The Riverhounds (13-13-4) had come from behind Wednesday to take the opener 2-1, and put Rochester in a hole. But last night the Rhinos rode midfielder Martin Nash's 30th-minute strike and forward Neathan Gibson's 53rd-minute header -- his first goal as a Rhino -- to the win. Reserve Jimmy Tanner sealed it with a final-minute breakaway.

"It's really gratifying to see guys raise their game when we need it most," said Mali Walton, part of a veteran defense that was air tight most of the match. "Sometimes it's good to judge your character this way. Pittsburgh tried to judge us and now they're starting the bus."

The Rhinos (17-7-4) talk a good game -- even when they're down -- and over the past three years they've always backed it up. This year's unit finally showed last night that it could do the same, with grit and fight and never giving an inch in a physical match (36 fouls, eight yellow cards).

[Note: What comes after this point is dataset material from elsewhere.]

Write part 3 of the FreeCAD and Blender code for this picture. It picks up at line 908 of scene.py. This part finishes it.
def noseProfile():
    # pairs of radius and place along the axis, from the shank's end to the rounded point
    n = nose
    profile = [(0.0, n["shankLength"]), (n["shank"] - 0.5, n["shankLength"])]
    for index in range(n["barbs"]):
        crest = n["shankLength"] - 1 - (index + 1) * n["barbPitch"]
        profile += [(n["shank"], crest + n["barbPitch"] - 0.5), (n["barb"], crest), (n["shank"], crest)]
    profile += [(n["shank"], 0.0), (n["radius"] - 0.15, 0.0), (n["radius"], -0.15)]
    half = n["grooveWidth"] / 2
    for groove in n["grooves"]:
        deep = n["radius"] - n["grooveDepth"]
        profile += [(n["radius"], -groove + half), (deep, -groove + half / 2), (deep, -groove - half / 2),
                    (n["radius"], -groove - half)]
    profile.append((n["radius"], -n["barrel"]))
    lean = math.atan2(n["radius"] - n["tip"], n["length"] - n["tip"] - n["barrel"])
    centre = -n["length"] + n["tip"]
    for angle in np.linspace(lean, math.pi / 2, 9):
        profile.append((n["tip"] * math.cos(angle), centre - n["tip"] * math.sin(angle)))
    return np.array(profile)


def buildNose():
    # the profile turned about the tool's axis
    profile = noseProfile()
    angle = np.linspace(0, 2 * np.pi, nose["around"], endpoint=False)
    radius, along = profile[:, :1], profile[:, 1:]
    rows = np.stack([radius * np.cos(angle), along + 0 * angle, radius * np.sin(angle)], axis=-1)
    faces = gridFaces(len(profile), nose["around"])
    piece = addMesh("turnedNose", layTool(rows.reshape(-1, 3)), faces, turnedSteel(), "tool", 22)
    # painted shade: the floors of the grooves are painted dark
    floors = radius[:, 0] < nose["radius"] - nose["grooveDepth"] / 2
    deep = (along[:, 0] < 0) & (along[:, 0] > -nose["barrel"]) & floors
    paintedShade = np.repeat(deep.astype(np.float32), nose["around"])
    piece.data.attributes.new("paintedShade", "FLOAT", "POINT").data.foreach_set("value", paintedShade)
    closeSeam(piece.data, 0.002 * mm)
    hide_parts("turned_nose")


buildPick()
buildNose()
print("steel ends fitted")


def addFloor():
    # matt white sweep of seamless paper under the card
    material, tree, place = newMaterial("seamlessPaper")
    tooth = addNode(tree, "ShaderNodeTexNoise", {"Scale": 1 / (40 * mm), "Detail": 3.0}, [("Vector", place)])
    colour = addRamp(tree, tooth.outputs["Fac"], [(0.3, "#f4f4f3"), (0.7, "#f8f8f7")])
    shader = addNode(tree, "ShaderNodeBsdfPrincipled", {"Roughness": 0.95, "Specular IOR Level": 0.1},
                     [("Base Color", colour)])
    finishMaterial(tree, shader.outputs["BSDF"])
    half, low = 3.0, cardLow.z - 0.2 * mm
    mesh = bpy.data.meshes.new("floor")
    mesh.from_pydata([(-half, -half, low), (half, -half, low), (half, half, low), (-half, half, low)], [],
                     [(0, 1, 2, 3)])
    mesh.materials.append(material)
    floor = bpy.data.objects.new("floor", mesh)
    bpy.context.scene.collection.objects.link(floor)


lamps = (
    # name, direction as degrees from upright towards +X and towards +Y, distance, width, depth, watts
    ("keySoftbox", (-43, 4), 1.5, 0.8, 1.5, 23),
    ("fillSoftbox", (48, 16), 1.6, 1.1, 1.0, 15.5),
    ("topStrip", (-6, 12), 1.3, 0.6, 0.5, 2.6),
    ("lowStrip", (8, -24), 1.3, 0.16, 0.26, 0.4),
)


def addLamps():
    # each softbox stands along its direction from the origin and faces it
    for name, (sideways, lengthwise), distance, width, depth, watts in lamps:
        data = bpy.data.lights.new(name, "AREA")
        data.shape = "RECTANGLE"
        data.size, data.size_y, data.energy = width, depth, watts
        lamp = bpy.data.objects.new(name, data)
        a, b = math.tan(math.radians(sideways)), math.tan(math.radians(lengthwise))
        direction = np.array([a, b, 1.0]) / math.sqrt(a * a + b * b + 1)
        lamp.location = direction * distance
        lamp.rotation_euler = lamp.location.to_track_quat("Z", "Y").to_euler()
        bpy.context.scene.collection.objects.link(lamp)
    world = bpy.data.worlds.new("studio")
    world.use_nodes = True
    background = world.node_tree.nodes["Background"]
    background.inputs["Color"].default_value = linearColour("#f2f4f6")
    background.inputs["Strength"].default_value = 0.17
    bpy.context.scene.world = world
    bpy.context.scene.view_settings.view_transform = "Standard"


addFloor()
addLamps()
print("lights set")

The intensity was obvious, from a near fight between Bill Sedgewick and Pittsburgh's John Jones in the 20th minute, to the perpetual pumping up of the crowd by defender Scott Schweitzer.

"We talked before the game about being accountable, and we have some new guys who haven't won championships with us before. But tonight they showed they were accountable," said coach Pat Ercoli, whose club is 29-1-3 at home over two years and unbeaten in 14 straight home postseason games.

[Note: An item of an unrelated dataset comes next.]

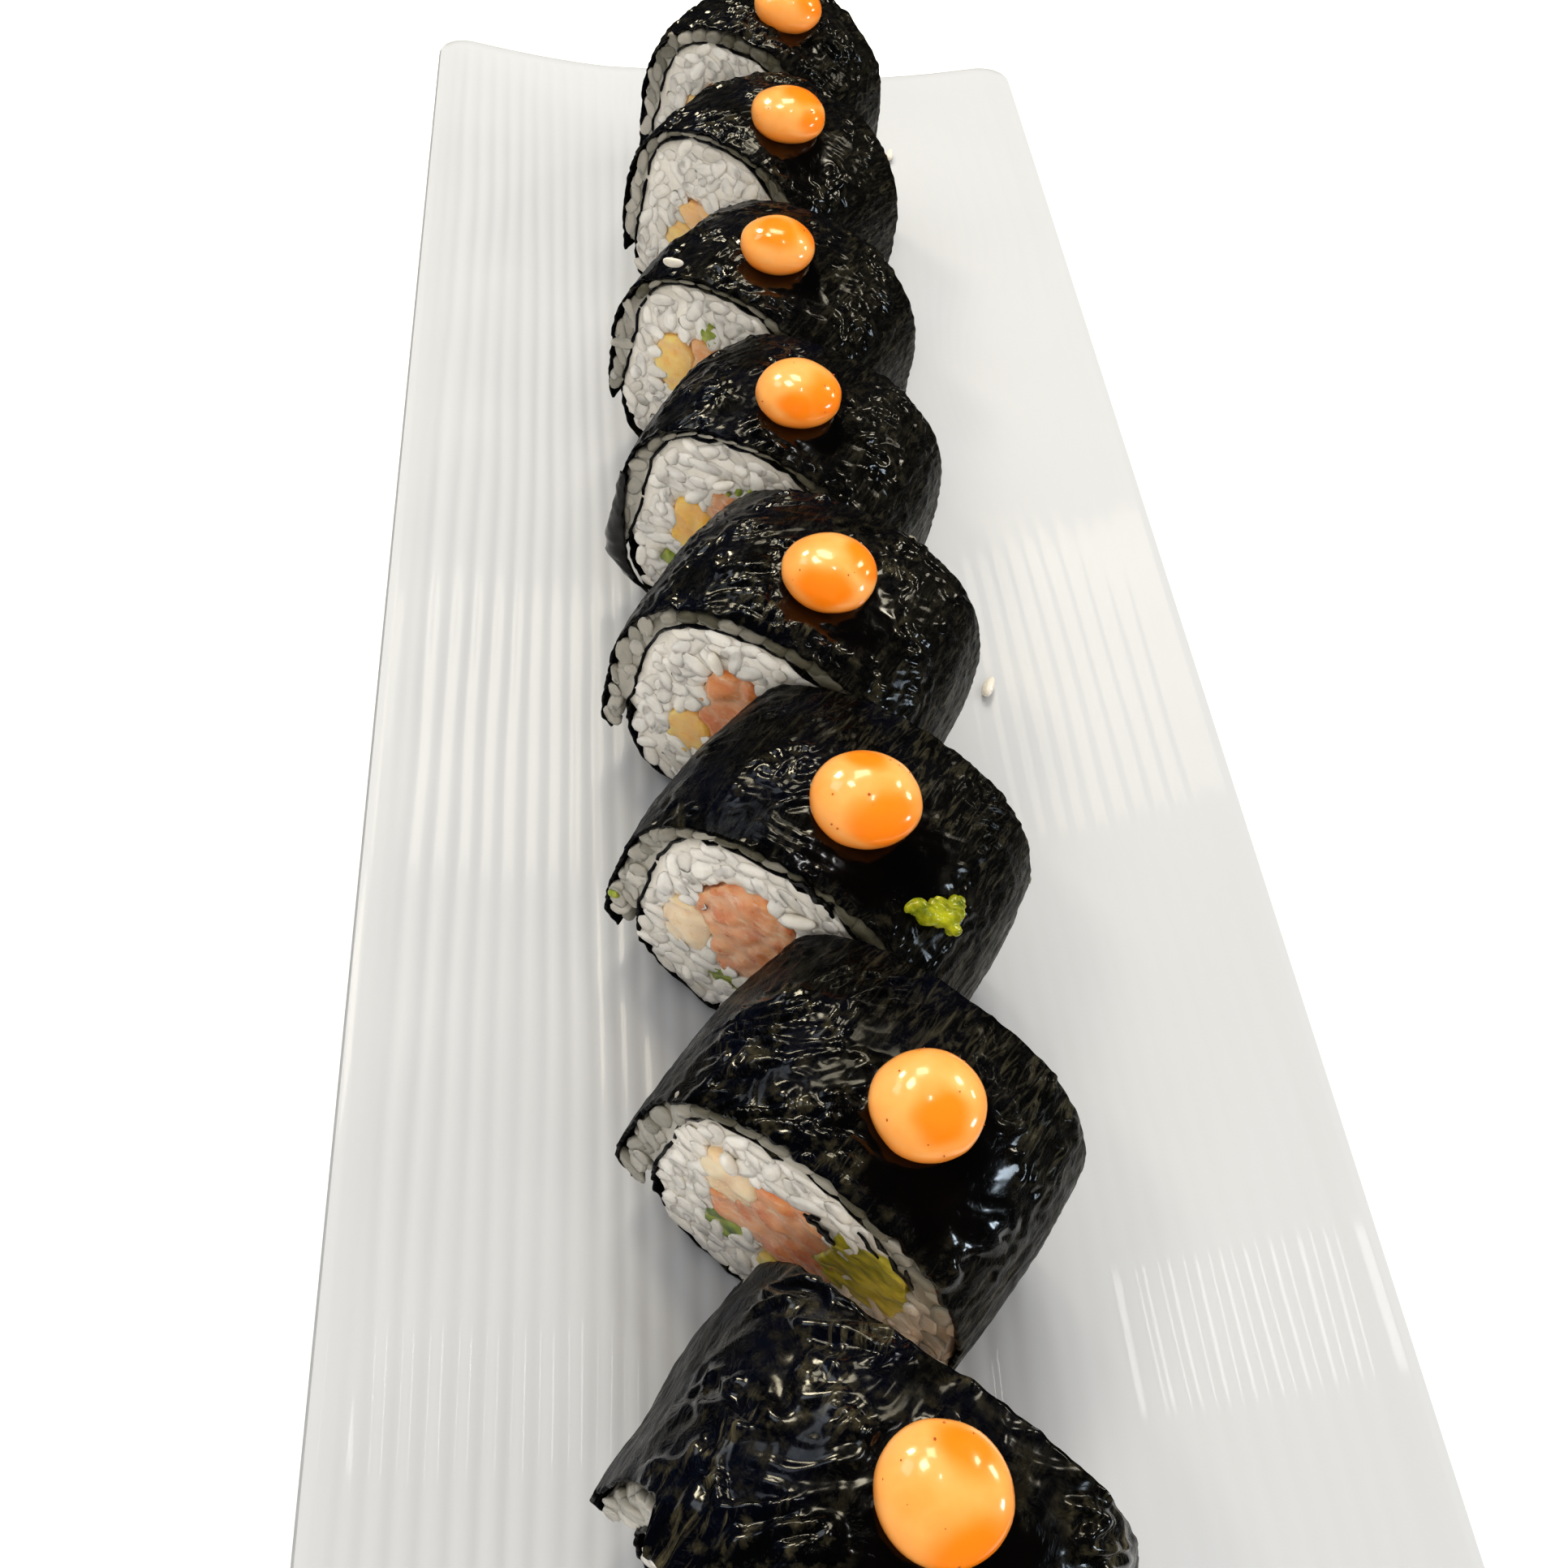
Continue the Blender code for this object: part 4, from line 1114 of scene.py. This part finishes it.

Pittsburgh came in with five straight road wins, but it had never won in Rochester (0-5-1).

"We lost that game in the first five minutes," midfielder and ex-Rhino Henry Gutierrez said, referring to Mike Apple's early breakaway miss wide from 16 yards. "Then Rochester poured it on and didn't give us a sniff.

That goal -- or other first-half looks Leidy Klotz and Welton failed to finish -- would have changed the game. Nash's did. It was a 22-yard laser off a pass from Stoian Mladenov. "I caught it perfectly," Nash said.

Nate Daligcon's chip into the middle of the box set up the series-winner by Gibson, who Gibson out-jumped defender David Wright to nod it just inside the right post from eight yards.

Gibson had been scoreless in 13 starts, but Ercoli stuck with the lanky South African.

"He was a striker. He knows what it's like," said Gibson, who signed July 10 after being cut by Colorado (MLS).